Comparing the magnitudes of the parameters used for goodness criteria for all of the methods and equations in Tables 2, 4, and 6, it is obvious that the MGGP method has the least error values and the best method for SR estimation. The equations obtained with MGGP approach are much practical and easy than the original and calibrated empirical equations.

4 Conclusions

In this paper, solar radiation values are estimated for Turkey using extraterrestrial radiation, maximum temperature (Tmax), minimum temperature, mean temperature sunshine durations, maximum monthly mean sunshine durations, and mean moisture data as independent variables. Original Abdalla, Angstrom, and Hargreaves–Samani equations, calibrated Abdalla, Angstrom, and Hargreaves–Samani equations and new equations improved by MGGP method are used for solar radiation prediction. These three different equations and three different methods are compared based on the commonly used performance criteria of MAE, MARE, MSE, RMSE, and R2 statistics. The following conclusions are drawn from the present study:

  • When the original Abdalla, Angstrom, and Hargreaves–Samani equations are compared, the Angstrom equation yields closer estimations to the SR values measured by the General Directorate of Meteorology of Turkey (MGM) than the other two equations.

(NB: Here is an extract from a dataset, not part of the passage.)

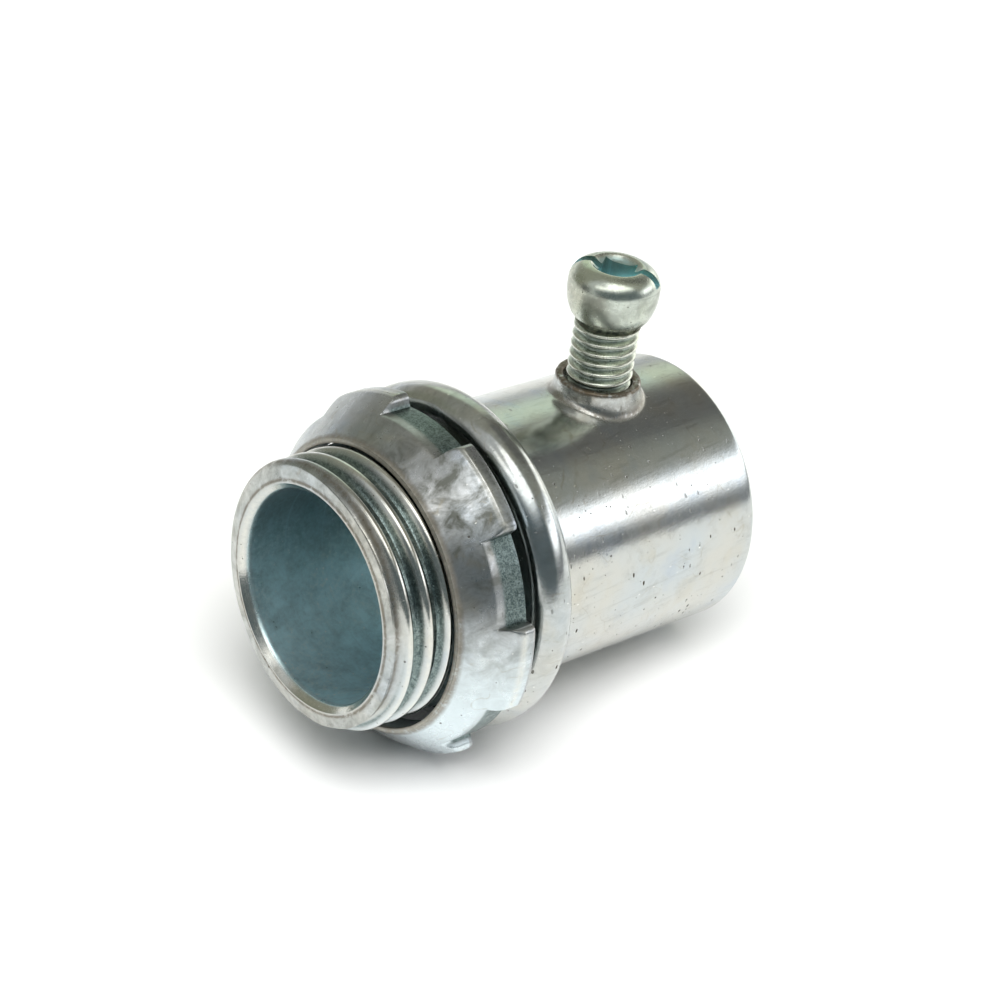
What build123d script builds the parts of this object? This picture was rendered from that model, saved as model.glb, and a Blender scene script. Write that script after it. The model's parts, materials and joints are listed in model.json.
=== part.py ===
from build123d import *
import os
from math import asin, atan2, cos, degrees, hypot, radians, sin, tan

# Conduit and running fits
conduit_diameter = 17.93
socket_clearance = 0.135
locknut_clearance = 0.08
screw_clearance = 0.05

# Barrel: a plain socket for the conduit, open at its rear rim
barrel_wall = 1.6
barrel_length = 20.5
barrel_rim_rounding = 0.45
socket_rim_chamfer = 0.4
stop_height = 1.05
stop_setback = 0.4
stop_chamfer = 0.5

# Flange: the wall folded out into a rolled bead between barrel and nose
bead_height = 2.55
bead_width = 3.4
bead_flat = 0.3
bead_root_rounding = 0.5
crease_width = 0.5
crease_depth = 0.7

# Nose: a threaded spigot that goes through the knockout of a box
nose_length = 10.9
nose_wall = 2.2
neck_relief = 0.2
neck_length = 2.1
throat_chamfer = 0.5
lip_setback = 0.35
lip_rounding = 0.75

# Nose thread: fourteen turns to the inch, with narrow crests
nose_pitch = 25.4 / 14
nose_thread_depth = 0.75
nose_crest_width = 0.42
nose_root_width = 0.55
nose_crest_start = 0.82
nose_lead_in = 2.5
nose_lead_out = 0.6
nose_run_out = 1.6

# Locknut: a stamped and cupped ring with lobes round its rim, loose on its thread
lobe_reach = 2.85
notch_depth = 1.05
lobe_count = 6
notch_angle = 29.0
lobe_corner_rounding = 0.65
nut_gap = 1.3
nut_slack = 0.42
nut_hub_width = 0.25
nut_hub_thickness = 2.2
nut_hub_rounding = 0.4
nut_cup_depth = 3.75
nut_rim_width = 1.1
nut_rim_height = 1.15
nut_rim_rounding = 0.3
nut_turn = 3.0

# Set screw, backed out of the collar that it is tapped into
screw_setback = 8.9
screw_radius = 2.5
screw_neck_length = 0.45
screw_neck_relief = 0.48
shank_length = 7.6
tip_chamfer = 0.5
head_radius = 3.45
head_height = 4.2
head_crown_rounding = 1.4
head_foot_radius = 2.75
head_foot_rise = 1.35
head_foot_rounding = 0.3
head_belly_rounding = 1.3
head_gap = 5.0

# Collar: drawn up out of the barrel wall round the tapped hole
collar_wall = 0.7
collar_height = 1.35
collar_fillet = 0.45
collar_rim_rounding = 0.2
collar_mouth_rounding = 0.4

# Driver recess in the screw head: a slot across a square socket
slot_width = 0.85
slot_depth = 0.95
slot_turn = -59.0
square_width = 2.5
square_depth = 1.9
square_rounding = 0.25

# Corners that are left as cut
sharp = 0.0

# Cutters run past the metal that they cut by this much
overrun = 0.3

# An edge counts as lying at a radius when it is within this distance of it
same_place = 0.01

# Places that follow from the sizes above, measured from the nose tip
flange_front = nose_length
flange_rear = flange_front + bead_width
total_length = flange_rear + barrel_length
socket_floor = flange_rear - stop_setback
thread_end = flange_front - neck_length
nut_rear = flange_front - nut_gap
nut_rim_front = nut_rear - nut_rim_width
nut_front = nut_rim_front - nut_cup_depth
screw_station = total_length - screw_setback
bead_rounding = (bead_width - bead_flat) / 2

# Radii and heights that follow, measured from the connector's axis
socket_radius = conduit_diameter / 2 + socket_clearance
barrel_radius = socket_radius + barrel_wall
bead_radius = barrel_radius + bead_height
throat_radius = socket_radius - stop_height
crest_radius = throat_radius + nose_wall
neck_radius = crest_radius - neck_relief
nut_bore = crest_radius + locknut_clearance + nut_slack
nut_hub_radius = nut_bore + nut_hub_width
lobe_radius = nut_hub_radius + lobe_reach
notch_radius = lobe_radius - notch_depth
collar_bore = screw_radius + screw_clearance
collar_radius = collar_bore + collar_wall
collar_top = barrel_radius + collar_height
head_seat = collar_top + head_gap
head_top = head_seat + head_height
screw_tip = head_seat - shank_length
lobe_pitch = 360 / lobe_count


def along_axis(station):
    """Plane across the connector's axis, with its own X towards the screw's side."""
    return Plane(origin=(station, 0, 0), x_dir=(0, 0, 1), z_dir=(1, 0, 0))


def turned(corners, axis, plane=Plane.XY):
    """Solid of revolution of an outline given as corners with their rounding radii."""
    points = [(first, second) for first, second, rounding in corners]
    radii = [rounding for first, second, rounding in corners]
    outline = FilletPolyline(*points, radius=radii, close=True)
    return revolve(plane * make_face(outline), axis, 360)


def thread_groove(crest, depth, pitch, crest_width, root_width, turns):
    """Helical groove about +Z that leaves a thread; its middle starts at height zero."""
    path = Helix(pitch=pitch, height=pitch * turns, radius=crest - depth)
    mouth_width = pitch - crest_width
    flank = (mouth_width - root_width) / (2 * depth)
    outer_half = mouth_width / 2 + flank * overrun
    outline = Polyline(
        (0, -root_width / 2),
        (depth + overrun, -outer_half),
        (depth + overrun, outer_half),
        (0, root_width / 2),
        close=True,
    )
    section = Plane(origin=path @ 0, x_dir=(1, 0, 0), z_dir=path % 0)
    return sweep(section * make_face(outline), path=path, is_frenet=True)


def body_shell():
    """Nose, flange and barrel as one wall of revolution."""
    corners = [
        (0, throat_radius + throat_chamfer, sharp),
        (lip_setback, crest_radius, lip_rounding),
        (thread_end, crest_radius, sharp),
        (thread_end, neck_radius, sharp),
        (flange_front, neck_radius, sharp),
        (flange_front, bead_radius, bead_rounding),
        (flange_rear, bead_radius, bead_rounding),
        (flange_rear, barrel_radius, bead_root_rounding),
        (total_length, barrel_radius, barrel_rim_rounding),
        (total_length, socket_radius + socket_rim_chamfer, sharp),
        (total_length - socket_rim_chamfer, socket_radius, sharp),
        (socket_floor, socket_radius, sharp),
        (socket_floor, throat_radius + stop_chamfer, sharp),
        (socket_floor - stop_chamfer, throat_radius, sharp),
        (throat_chamfer, throat_radius, sharp),
    ]
    return turned(corners, Axis.X)


def nose_groove():
    """Groove of the nose thread, which fades out over its last turn before the neck."""
    turns = (thread_end - nose_crest_start) / nose_pitch + nose_lead_in + nose_lead_out
    groove = thread_groove(
        crest_radius, nose_thread_depth, nose_pitch, nose_crest_width, nose_root_width, turns
    )
    placed = along_axis(nose_crest_start - nose_lead_in * nose_pitch) * groove
    fade_start = thread_end - nose_pitch
    root_radius = crest_radius - nose_thread_depth
    fade_outline = Polyline(
        (fade_start - nose_run_out, 0),
        (fade_start - nose_run_out, root_radius - nose_thread_depth),
        (fade_start + 2 * nose_run_out, root_radius + 2 * nose_thread_depth),
        (flange_front + bead_width, root_radius + 2 * nose_thread_depth),
        (flange_front + bead_width, 0),
        close=True,
    )
    return placed - revolve(make_face(fade_outline), Axis.X, 360)


def bead_crease():
    """Thin ring groove in the throat, where the folded wall closes on itself."""
    middle = flange_front + bead_width / 2
    outline = Polyline(
        (middle - crease_width / 2, throat_radius - overrun),
        (middle, throat_radius + crease_depth),
        (middle + crease_width / 2, throat_radius - overrun),
        close=True,
    )
    return revolve(make_face(outline), Axis.X, 360)


def collared_barrel(shell):
    """Adds the collar to the wall, rounds its foot and rim, and opens its hole."""
    at_screw = Pos(screw_station, 0, 0)
    upwards = (Align.CENTER, Align.CENTER, Align.MIN)
    mid_wall = socket_radius + barrel_wall / 2
    collar = at_screw * Cylinder(collar_radius, collar_top, align=upwards)
    inside = Cylinder(mid_wall, 2 * (collar_radius + overrun))
    collar = collar - along_axis(screw_station) * inside
    joined = shell + collar
    rim = joined.edges().filter_by(GeomType.CIRCLE).sort_by(Axis.Z)[-1]
    joined = fillet(rim, collar_rim_rounding)
    foot = [edge for edge in joined.edges() if is_collar_edge(edge, collar_radius, mid_wall)]
    joined = fillet(foot, collar_fillet)
    joined = joined - at_screw * Cylinder(collar_bore, head_top, align=upwards)
    mouth = [
        edge
        for edge in joined.edges()
        if is_collar_edge(edge, collar_bore, 0) and edge.center().Z < mid_wall
    ]
    return fillet(mouth, collar_mouth_rounding)


def is_collar_edge(edge, radius, lowest):
    """True for an edge that runs round the screw's axis where a cylinder meets the wall."""
    stays_at_radius = all(
        abs(hypot(point.X - screw_station, point.Y) - radius) < same_place
        for point in edge.positions([0, 1 / 3, 1 / 2])
    )
    return stays_at_radius and lowest < edge.center().Z < collar_top - collar_rim_rounding


def connector_body():
    """The formed steel body: nose, bead, barrel and collar in one piece."""
    return collared_barrel(body_shell()) - bead_crease() - nose_groove()


def locknut():
    """Cupped ring: the hub faces the nose tip, the lobes reach back towards the flange."""
    corners = [
        (nut_front, nut_bore, sharp),
        (nut_front, nut_hub_radius, nut_hub_rounding),
        (nut_rim_front, lobe_radius, nut_rim_rounding),
        (nut_rear, lobe_radius, sharp),
        (nut_rear, lobe_radius - nut_rim_height, sharp),
        (nut_front + nut_hub_thickness, nut_bore, sharp),
    ]
    ring = turned(corners, Axis.X)
    for index in range(lobe_count):
        ring = ring - notch(nut_turn + index * lobe_pitch)
    return hung(fillet(lobe_corners(ring), lobe_corner_rounding))


def lowest_notch():
    """Angle from the screw's side to the notch that is nearest to straight down."""
    return nut_turn + round((180 - nut_turn) / lobe_pitch) * lobe_pitch


def hung(ring):
    """Lets the ring hang on the thread, with all its slack towards the lowest notch."""
    down = radians(lowest_notch())
    return Pos(0, -nut_slack * sin(down), nut_slack * cos(down)) * ring


def notch(angle):
    """Sector outside the notch floor, at an angle from the screw's side."""
    reach = lobe_radius + total_length
    half_width = reach * tan(radians(notch_angle / 2))
    outline = Polyline((0, 0), (reach, half_width), (reach, -half_width), close=True)
    wedge = extrude(make_face(outline), total_length)
    floor = Cylinder(notch_radius, 2 * (total_length + overrun))
    return along_axis(0) * (Rot(0, 0, angle) * (wedge - floor))


def lobe_corners(ring):
    """Edges along the axis where a lobe's rim turns into its notch walls."""
    along = ring.edges().filter_by(Axis.X)
    rim = lobe_radius - same_place
    return [edge for edge in along if hypot(edge.center().Y, edge.center().Z) > rim]


def set_screw():
    """Shank and barrel-shaped head with a slot and a square recess."""
    neck_foot = head_seat - screw_neck_length
    corners = [
        (0, screw_tip, sharp),
        (screw_radius - tip_chamfer, screw_tip, sharp),
        (screw_radius, screw_tip + tip_chamfer, sharp),
        (screw_radius, neck_foot, sharp),
        (screw_radius - screw_neck_relief, neck_foot, sharp),
        (screw_radius - screw_neck_relief, head_seat, sharp),
        (head_foot_radius, head_seat, head_foot_rounding),
        (head_radius, head_seat + head_foot_rise, head_belly_rounding),
        (head_radius, head_top, head_crown_rounding),
        (0, head_top, sharp),
    ]
    return Pos(screw_station, 0, 0) * (turned(corners, Axis.Z, Plane.XZ) - driver_recess())


def driver_recess():
    """Slot across the head with a square socket at its middle."""
    downwards = (Align.CENTER, Align.CENTER, Align.MAX)
    at_crown = Pos(0, 0, head_top + overrun)
    slot = Box(2 * (head_radius + overrun), slot_width, slot_depth + overrun, align=downwards)
    square = Box(square_width, square_width, square_depth + overrun, align=downwards)
    square = fillet(square.edges().filter_by(Axis.Z), square_rounding)
    return at_crown * (Rot(0, 0, slot_turn) * (slot + square))


def lobe_foot():
    """Distance of the floor below the axis when it meets the lobes beside the lowest notch."""
    corner_radius = lobe_radius - lobe_corner_rounding
    corner_angle = radians(notch_angle / 2) + asin(lobe_corner_rounding / corner_radius)
    return corner_radius * cos(corner_angle) + lobe_corner_rounding + nut_slack


def resting_slope(station, reach, rounding):
    """Slope of the axis when an edge at that reach and the barrel's rear rim meet a floor."""
    run = total_length - barrel_rim_rounding - station
    fall = reach - rounding - barrel_radius + barrel_rim_rounding
    return degrees(atan2(fall, run) + asin((rounding - barrel_rim_rounding) / hypot(run, fall)))


def laid_down(pieces):
    """Stands the connector on a floor at height zero, centred over the origin."""
    slope_on_lobes = resting_slope(nut_rear, lobe_foot(), 0)
    slope_on_bead = resting_slope(flange_rear - bead_rounding, bead_radius, bead_rounding)
    slope = max(slope_on_lobes, slope_on_bead)
    attitude = Rot(0, slope, 0) * Rot(180 - lowest_notch(), 0, 0)
    tipped = {name: attitude * solid for name, solid in pieces.items()}
    boxes = [solid.bounding_box() for solid in tipped.values()]
    middle_x = (min(box.min.X for box in boxes) + max(box.max.X for box in boxes)) / 2
    middle_y = (min(box.min.Y for box in boxes) + max(box.max.Y for box in boxes)) / 2
    lowest = min(box.min.Z for box in boxes)
    to_floor = Pos(-middle_x, -middle_y, -lowest)
    return {name: to_floor * solid for name, solid in tipped.items()}


pieces = {
    "connector_body": connector_body(),
    "locknut": locknut(),
    "set_screw": set_screw(),
}

os.makedirs("parts", exist_ok=True)
for name, solid in laid_down(pieces).items():
    export_step(solid, f"parts/{name}.step")
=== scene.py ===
"""Zinc plated set screw connector for thin walled conduit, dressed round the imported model."""
import json
import math

import bmesh
import bpy
import numpy as np
from mathutils import Matrix, Vector


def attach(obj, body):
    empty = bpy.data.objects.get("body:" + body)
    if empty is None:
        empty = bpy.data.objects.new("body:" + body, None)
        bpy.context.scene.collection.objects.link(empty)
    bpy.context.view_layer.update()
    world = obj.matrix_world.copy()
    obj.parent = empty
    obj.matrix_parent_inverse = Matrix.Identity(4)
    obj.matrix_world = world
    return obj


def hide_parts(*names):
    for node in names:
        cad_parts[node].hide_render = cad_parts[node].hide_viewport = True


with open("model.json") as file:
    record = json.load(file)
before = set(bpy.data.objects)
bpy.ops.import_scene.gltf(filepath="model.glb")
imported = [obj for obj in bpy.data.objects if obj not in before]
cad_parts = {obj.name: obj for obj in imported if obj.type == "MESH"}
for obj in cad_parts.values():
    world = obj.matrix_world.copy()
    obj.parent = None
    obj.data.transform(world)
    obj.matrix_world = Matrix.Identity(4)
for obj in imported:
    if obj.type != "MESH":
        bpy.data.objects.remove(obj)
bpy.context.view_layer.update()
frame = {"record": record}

record = frame["record"]
mounts = {mount["name"]: mount for mount in record["mounts"]}
joints = {joint["name"]: joint for joint in record["behaviour"]["joints"]}
MM = 0.001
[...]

  • When the estimation performance of the original, calibrated, and MGGP-derived equations are compared at train and test stages, it is observed that the SR values estimated by the MGGP method are closer to the SR values measured by MGM.

  • The MGGP-derived equation with the use of data of Angstrom equation is not found to be sufficiently successful in SR estimation as compared with the other two methods.

  • Of the equations developed by the MGGP method by using the data of the original equations, the new equation obtained through the use of the data of Abdalla equation yields better outcomes in terms of the error criteria than the new equations obtained through the use of the data of the other two methods.

  • Although multi-data models are not preferred for the third world countries, in MGGP model, multi-data models yield better outcomes than the single-data models.